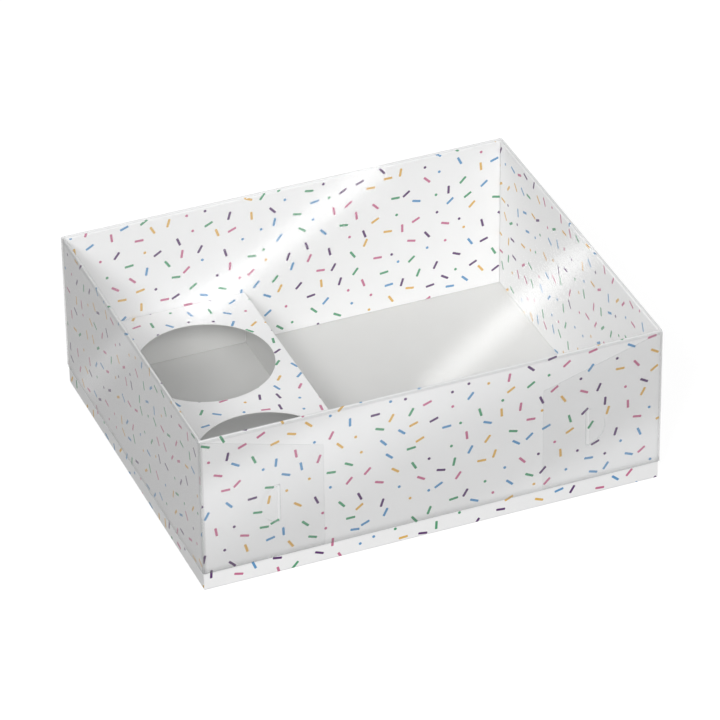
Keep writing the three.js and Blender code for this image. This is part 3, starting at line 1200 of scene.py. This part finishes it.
    def tongue(
        self, corner: tuple[int, int], materials: list[bpy.types.Material]
    ) -> bpy.types.Object:
        """A tongue: half-round on the skirt's face, and drawn back through the slit to the flap.

        Args:
            corner: The signs of X and Y at that corner of the box.
            materials: The material of each SheetSide that the sheet has.

        Returns:
            The tongue.
        """
        x, y = corner
        bpy.ops.mesh.primitive_circle_add(vertices=self.tongue_segments, radius=1.0, fill_type="NGON")
        tongue = FoldedSheet(bpy.context.active_object, Vector())
        edit_whole()
        bpy.ops.transform.rotate(value=math.pi / 2, orient_axis="X", center_override=(0, 0, 0))
        bpy.ops.transform.resize(
            value=(self.tongue_reach, 1.0, self.tongue_height / 2), center_override=(0, 0, 0)
        )
        start = self.tongue_run + self.tongue_lap * self.film
        bpy.ops.mesh.bisect(plane_co=(x * start, 0, 0), plane_no=(-x, 0, 0), clear_outer=True)
        bpy.ops.mesh.select_all(action="SELECT")
        bpy.ops.transform.translate(value=(x * self.slit_x, y * self.high.y, self.tongue_z))
        height = math.sqrt(1 - (start / self.tongue_reach) ** 2) * self.tongue_height
        foot = self.tongue_z - height / 2
        course = (
            (start, self.high.y),
            (start - self.tongue_bend, self.high.y - self.tongue_dip),
            (self.slit_play, self.flap_y + self.tongue_dip),
            (-self.tongue_foot, self.flap_y),
        )
        stops = [
            Stop(Vector((x * (self.slit_x + past_slit), y * depth, foot)), height)
            for past_slit, depth in course
        ]
        tongue.draw_out(Vector((0, 0, 1)), stops)
        bpy.ops.mesh.select_mode(type="FACE")
        bpy.ops.mesh.select_all(action="SELECT")
        mesh = bmesh.from_edit_mesh(tongue.piece.data)
        mesh.faces.ensure_lookup_table()
        largest = max(mesh.faces, key=lambda face: face.calc_area())
        is_inward = largest.normal.y * y < 0
        if is_inward:
            bpy.ops.mesh.flip_normals()
        bpy.ops.object.mode_set(mode="OBJECT")
        tongue.map_blank(self.unfolded)
        tongue.thicken(self.film, materials)
        return tongue.piece


# Camera, floor and lamps


@dataclass(frozen=True)
class Softbox:
    """A soft lamp: its place, its width and height, its power in watts and how far its light spreads."""

    name: str
    place: tuple[float, float, float]
    size: tuple[float, float]
    power: float
    aim: tuple[float, float, float] = (0, 0, 0.04)
    spread: float = math.pi


@dataclass(frozen=True)
class Glare:
    """A level lamp whose mirror image in the lid's top is a straight band.

    The band's middle line runs from start to end, on X and Y, and the radiance is 1 for white.
    """

    name: str
    start: tuple[float, float]
    end: tuple[float, float]
    breadth: float
    radiance: float


@dataclass
class Studio:
    """The camera at the photograph's angle, a plain pale floor and soft lamps."""

    azimuth: float = math.radians(-21.73337)
    elevation: float = math.radians(33.92015)
    roll: float = math.radians(-0.83485)
    place: Vector = field(default_factory=lambda: Vector((-0.69743, -1.75179, 1.30633)))
    lens_mm: float = 248.553
    sensor_mm: float = 36.0
    lid_top: float = 80.6 * MM
    glare_distance: float = 1.2
    floor_size: float = 12.0
    floor_paint: float = 0.3
    floor_lift: float = 0.82
    sky: float = 0.18
    film_layers: int = 24
    softboxes: tuple[Softbox, ...] = (
        Softbox("key_softbox", (-0.188, -1.505, 1.295), (0.8, 0.7), 17.7),
        Softbox("side_softbox", (-1.236, -1.432, 1.518), (0.68, 0.68), 33.0),
        Softbox("inside_fill", (-0.125, -0.05, 0.3), (0.1, 0.1), 0.026, (0.1, 0, 0.05),
                math.radians(75)),
        Softbox("back_fill", (0.6, 1.4, 0.8), (1.0, 1.0), 5.7),
    )
    glares: tuple[Glare, ...] = (
        Glare("strip_left", (-0.0802, 0.0028), (0.0465, 0.0881), 0.012, 7.2),
        Glare("strip_right", (-0.004, -0.0922), (0.1094, -0.0137), 0.012, 8.8),
        Glare("sheen_left", (-0.1496, 0.0164), (0.0435, 0.1463), 0.1, 1.35),
        Glare("sheen_right", (-0.0005, -0.1324), (0.154, -0.0254), 0.07, 1.6),
    )

    def add_camera(self) -> None:
        """Places the camera."""
        level = math.cos(self.elevation)
        forward = Vector((-math.sin(self.azimuth) * level, math.cos(self.azimuth) * level,
                          -math.sin(self.elevation)))
        flat_right = forward.cross(Vector((0, 0, 1))).normalized()
        flat_up = flat_right.cross(forward)
        right = math.cos(self.roll) * flat_right + math.sin(self.roll) * flat_up
        up = math.cos(self.roll) * flat_up - math.sin(self.roll) * flat_right
        data = bpy.data.cameras.new("camera")
        data.lens = self.lens_mm
        data.sensor_width = self.sensor_mm
        camera = bpy.data.objects.new("camera", data)
        bpy.context.scene.collection.objects.link(camera)
        turned = Matrix((right, up, -forward)).transposed().to_4x4()
        camera.matrix_world = Matrix.Translation(self.place) @ turned
        bpy.context.scene.camera = camera

    def add_lamp(self, softbox: Softbox, long_way: Vector | None = None) -> bpy.types.Object:
        """Places a soft rectangular lamp.

        Args:
            softbox: The lamp's name, place, size and power.
            long_way: The direction of its width, or None where that doesn't matter.

        Returns:
            The lamp.
        """
        data = bpy.data.lights.new(softbox.name, "AREA")
        data.shape = "RECTANGLE"
        data.size, data.size_y = softbox.size
        data.energy = softbox.power
        data.spread = softbox.spread
        lamp = bpy.data.objects.new(softbox.name, data)
        bpy.context.scene.collection.objects.link(lamp)
        place = Vector(softbox.place)
        back = (place - Vector(softbox.aim)).normalized()
        across = (long_way or Vector((0, 0, 1)).cross(back)).normalized()
        across = (across - back * across.dot(back)).normalized()
        turned = Matrix((across, back.cross(across), back)).transposed().to_4x4()
        lamp.matrix_world = Matrix.Translation(place) @ turned
        return lamp

    def add_glare(self, glare: Glare) -> None:
        """Places the lamp of a band of glare, at the band's mirror image in the lid's top.

        Args:
            glare: The band.
        """
        ends = [Vector((*point, self.lid_top)) for point in (glare.start, glare.end)]
        middle = (ends[0] + ends[1]) / 2
        mirrored_eye = Vector((self.place.x, self.place.y, 2 * self.lid_top - self.place.z))
        growth = 1 + self.glare_distance / (middle - mirrored_eye).length
        place = mirrored_eye + (middle - mirrored_eye) * growth
        below = place - Vector((0, 0, 1))
        size = ((ends[1] - ends[0]).length * growth, glare.breadth * growth)
        power = glare.radiance * math.pi * size[0] * size[1]
        self.add_lamp(Softbox(glare.name, tuple(place), size, power, tuple(below)), ends[1] - ends[0])

    def add_floor(self) -> None:
        """Lays the plain pale floor, which shows as the white background and keeps the box's shadow."""
        bpy.ops.mesh.primitive_plane_add(size=self.floor_size, location=(0, 0, 0))
        floor = bpy.context.active_object
        floor.name = "floor"
        material, tree = new_material("white_painted_floor")
        rays = add(tree, "ShaderNodeLightPath")
        seen = add(tree, "ShaderNodeMath",
                   {0: rays.outputs["Is Camera Ray"], 1: rays.outputs["Is Glossy Ray"]}, operation="MAXIMUM")
        shown = add(tree, "ShaderNodeMath",
                    {0: seen.outputs[0], 1: rays.outputs["Is Transmission Ray"]}, operation="MAXIMUM")
        lift = add(tree, "ShaderNodeMath", {0: shown.outputs[0], 1: self.floor_lift},
                   operation="MULTIPLY")
        paint = add(tree, "ShaderNodeBsdfDiffuse", {"Color": (*(self.floor_paint,) * 3, 1)})
        glow = add(tree, "ShaderNodeEmission", {"Color": (1, 1, 1, 1), "Strength": lift.outputs[0]})
        both = add(tree, "ShaderNodeAddShader", {0: paint.outputs[0], 1: glow.outputs[0]})
        add(tree, "ShaderNodeOutputMaterial", {"Surface": both.outputs[0]})
        floor.data.materials.append(material)

    def build(self) -> None:
        """Sets up the camera, the floor, the lamps and the world's even light."""
        self.add_camera()
        self.add_floor()
        # The film mirrors the glare lamps alone.
        for softbox in self.softboxes:
            lamp = self.add_lamp(softbox)
            lamp.visible_glossy = False
        for glare in self.glares:
            self.add_glare(glare)
        world = bpy.data.worlds.new("even_light")
        world.use_nodes = True
        sky = world.node_tree.nodes["Background"]
        sky.inputs["Color"].default_value = (1, 1, 1, 1)
        sky.inputs["Strength"].default_value = self.sky
        scene = bpy.context.scene
        scene.world = world
        scene.view_settings.view_transform = "Standard"
        # Light passes four faces of film at a corner flap going in, and four more coming out.
        scene.cycles.transparent_max_bounces = self.film_layers


def dress(piece: bpy.types.Object, body: str, node: str) -> None:
    """Puts a finished piece in the place of its CAD node and reports it.

    Args:
        piece: The piece.
        body: The body that it rides on.
        node: The node that it replaces.
    """
    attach(piece, body)
    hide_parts(node)
    log.info("%s: %d faces, for %s on %s", piece.name, len(piece.data.polygons), node, body)


def main() -> None:
    """Builds the studio and the three pieces."""
    Studio().build()

    printed = FoldingBoxboard("bleached_board_printed", "#f0f0f0", printed=SprinklePrint()).build()
    plain = FoldingBoxboard("bleached_board_plain", "#d3d3d1", roughness=0.7, mottle=0.02).build()
    cut = FoldingBoxboard("bleached_board_cut", "#eeeeec", roughness=0.85, fibre_mm=0.15).build()
    card = [printed, plain, cut]

    lid_low, lid_high = (Vector(corner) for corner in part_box("clear_lid"))
    film = ClearFilm("polyester_film_clear").build(lid_low, lid_high)
    # The tucked film is left without the painted shade and the painted sheen bands.
    film_tucked = ClearFilm(
        "polyester_film_tucked", mirror=0.01, mirror_at_edge=0.05, veil=0.012, tint=0.97,
        crease_painted_shade=0.0, hem_painted_shade=0.0, band_painted_shade=0.0, band_painted_veil=0.0,
    ).build(lid_low, lid_high)
    # The inner face adds nothing of its own, so that each ply of film is counted once.
    film_back = FilmCutEdge("polyester_film_back", solidity=0.0).build()
    film_cut = FilmCutEdge("polyester_film_cut").build()

    tray = CardTray(*(Vector(corner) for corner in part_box("base_tray"))).build(card)
    dress(tray, "tray", "base_tray")
    insert = CardInsert(*(Vector(corner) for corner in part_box("cupcake_insert"))).build(card)
    dress(insert, "tray", "cupcake_insert")
    lid = FilmLid(lid_low, lid_high).build([film, film_back, film_cut, film_tucked])
    dress(lid, "lid", "clear_lid")


if __name__ == "__main__":
    main()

+===+

■ **STATED EXERCISE**: Reproduce exactly, please, only the lines from the start of the data above to the line that contains "materials: The material", with both ends kept.

■ **EXERCISE ANSWER**:
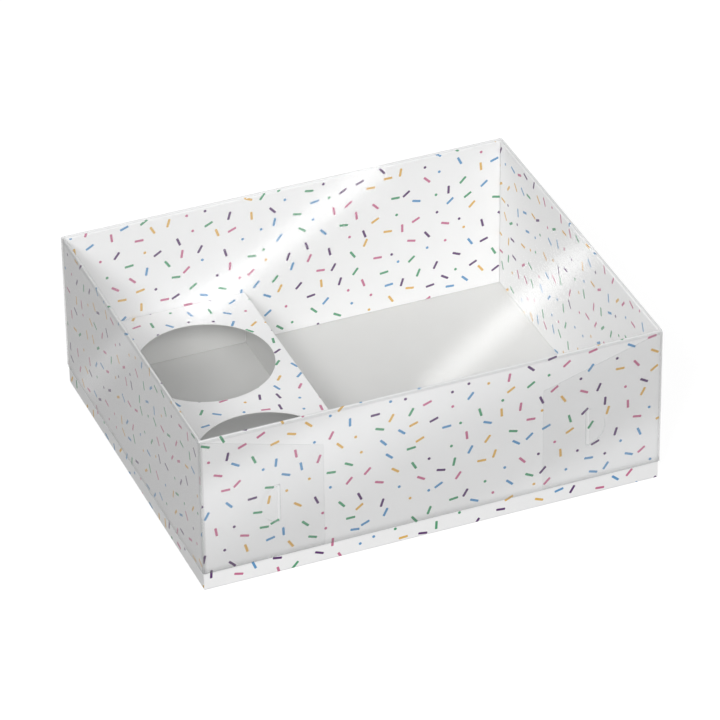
Keep writing the three.js and Blender code for this image. This is part 3, starting at line 1200 of scene.py. This part finishes it.
    def tongue(
        self, corner: tuple[int, int], materials: list[bpy.types.Material]
    ) -> bpy.types.Object:
        """A tongue: half-round on the skirt's face, and drawn back through the slit to the flap.

        Args:
            corner: The signs of X and Y at that corner of the box.
            materials: The material of each SheetSide that the sheet has.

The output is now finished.